Kentucky Sen. John Schickel’s work on a County Employee Retirement System (CERS) bill is turning heads as he pushes for the pension’s resolve.
Last week, Schickel attended a Florence City Council meeting, where he stressed the importance of getting Senate Bill 226 passed as quickly as possible — rejecting Gov. Matt Bevin’s request to delay the bill, and promising to work closely with the Kentucky League of Cities to get the job done.
“We all know the Kentucky Retirement System is in trouble. We could go around blaming people for it, but I think it is wasted energy,” he told the council, according to The River City News. “CERS is the largest part of the system and it is not fully funded, but pretty well funded. If you get your own board of trustees, get the system shored up, and then focus on KRS, it’s a matter of breaking the problem down so it can be solved.”
Also known as the “CERS divorce bill,” SB 226 looks to separate CERS from the Kentucky Retirement System (KRS) and create a separate board of governance for CERS. The new board would consist of three elected officials and six members that would be appointed by either the Kentucky League of Cities or the Kentucky School Board Association.
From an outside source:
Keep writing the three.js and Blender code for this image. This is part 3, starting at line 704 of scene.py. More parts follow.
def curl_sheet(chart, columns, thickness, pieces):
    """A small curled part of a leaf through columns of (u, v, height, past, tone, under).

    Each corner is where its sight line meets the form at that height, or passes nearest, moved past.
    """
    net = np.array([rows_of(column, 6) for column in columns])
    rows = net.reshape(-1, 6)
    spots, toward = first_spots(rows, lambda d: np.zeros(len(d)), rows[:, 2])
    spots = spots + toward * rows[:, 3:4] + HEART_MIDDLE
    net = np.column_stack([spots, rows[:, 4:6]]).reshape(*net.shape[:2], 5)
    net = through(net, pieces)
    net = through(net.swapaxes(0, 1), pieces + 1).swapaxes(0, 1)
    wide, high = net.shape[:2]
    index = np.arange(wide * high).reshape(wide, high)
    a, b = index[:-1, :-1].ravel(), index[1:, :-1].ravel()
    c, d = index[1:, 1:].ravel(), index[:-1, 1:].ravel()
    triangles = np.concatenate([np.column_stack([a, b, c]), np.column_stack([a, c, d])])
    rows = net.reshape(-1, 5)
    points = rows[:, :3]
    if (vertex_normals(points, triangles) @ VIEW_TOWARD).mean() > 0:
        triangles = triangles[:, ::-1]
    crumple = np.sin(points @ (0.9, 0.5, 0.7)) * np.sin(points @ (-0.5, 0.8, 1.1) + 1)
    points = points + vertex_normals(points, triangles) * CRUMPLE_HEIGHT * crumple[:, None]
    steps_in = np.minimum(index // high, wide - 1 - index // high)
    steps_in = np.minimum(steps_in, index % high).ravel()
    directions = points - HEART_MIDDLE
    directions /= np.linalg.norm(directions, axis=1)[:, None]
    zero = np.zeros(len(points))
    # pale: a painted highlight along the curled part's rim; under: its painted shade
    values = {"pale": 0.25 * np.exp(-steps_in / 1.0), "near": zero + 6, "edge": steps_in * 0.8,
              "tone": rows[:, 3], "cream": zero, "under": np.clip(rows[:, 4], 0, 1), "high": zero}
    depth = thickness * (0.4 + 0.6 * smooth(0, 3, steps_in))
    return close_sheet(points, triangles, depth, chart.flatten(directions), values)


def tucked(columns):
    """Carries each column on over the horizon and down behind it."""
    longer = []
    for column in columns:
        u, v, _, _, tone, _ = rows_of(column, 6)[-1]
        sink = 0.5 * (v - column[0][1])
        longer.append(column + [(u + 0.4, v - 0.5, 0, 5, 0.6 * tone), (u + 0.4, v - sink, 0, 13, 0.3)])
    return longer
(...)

Schickel also noted that, once split from CERS, KRS’s financial issues could be addressed separately — making a cash basis funding for the state’s police fund a possibility.
His efforts were lauded by Florence as the city thanked the senator for sticking by his word and making the bill a top priority, The River City News reported. Mayor Diane Whalen also approved, adding that the bill would benefit the city.
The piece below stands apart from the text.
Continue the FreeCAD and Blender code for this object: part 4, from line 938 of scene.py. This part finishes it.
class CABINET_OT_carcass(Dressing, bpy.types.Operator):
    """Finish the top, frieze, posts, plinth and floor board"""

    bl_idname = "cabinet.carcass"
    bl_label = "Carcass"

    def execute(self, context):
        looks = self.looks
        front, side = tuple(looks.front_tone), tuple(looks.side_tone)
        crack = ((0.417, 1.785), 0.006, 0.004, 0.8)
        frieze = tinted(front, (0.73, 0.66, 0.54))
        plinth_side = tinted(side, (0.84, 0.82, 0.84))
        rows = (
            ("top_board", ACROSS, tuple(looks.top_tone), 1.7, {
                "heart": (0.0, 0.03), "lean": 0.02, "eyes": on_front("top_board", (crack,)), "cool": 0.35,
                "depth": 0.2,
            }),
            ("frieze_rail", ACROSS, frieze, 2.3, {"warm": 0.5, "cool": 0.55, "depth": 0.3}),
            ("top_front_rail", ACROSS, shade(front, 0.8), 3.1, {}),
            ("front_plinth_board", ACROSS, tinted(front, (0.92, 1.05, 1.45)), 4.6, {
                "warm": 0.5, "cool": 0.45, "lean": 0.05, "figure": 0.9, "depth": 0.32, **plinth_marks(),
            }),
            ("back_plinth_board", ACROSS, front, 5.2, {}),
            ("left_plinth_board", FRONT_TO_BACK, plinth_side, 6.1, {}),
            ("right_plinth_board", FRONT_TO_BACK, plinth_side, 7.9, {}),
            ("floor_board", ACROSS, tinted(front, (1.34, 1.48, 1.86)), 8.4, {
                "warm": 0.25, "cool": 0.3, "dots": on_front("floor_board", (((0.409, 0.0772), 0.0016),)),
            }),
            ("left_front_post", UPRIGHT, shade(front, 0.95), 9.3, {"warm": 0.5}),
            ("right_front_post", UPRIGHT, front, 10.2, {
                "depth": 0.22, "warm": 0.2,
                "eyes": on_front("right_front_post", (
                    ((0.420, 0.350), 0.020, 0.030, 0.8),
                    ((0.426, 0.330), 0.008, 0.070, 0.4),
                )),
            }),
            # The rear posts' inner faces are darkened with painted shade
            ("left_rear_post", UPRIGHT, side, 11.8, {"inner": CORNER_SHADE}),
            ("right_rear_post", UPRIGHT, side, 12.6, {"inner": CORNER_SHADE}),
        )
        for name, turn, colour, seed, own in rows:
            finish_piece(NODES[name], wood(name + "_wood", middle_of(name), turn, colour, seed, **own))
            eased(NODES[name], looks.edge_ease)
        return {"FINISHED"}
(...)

“It’s a matter of recognizing that even though the broad generalization that the Kentucky pension system is in trouble is being highlighted by this bill to say ‘CERS is stable,’” mayor Whalen told CIO. “CERS can provide for itself and what’s dragging it down and causing the issues or causing the number to look so bad is it being joined with KERS. It’s important that there’s somebody in Frankfort who’s willing to listen and understands the benefits of separating those two systems from each other and allowing CERS to govern itself.”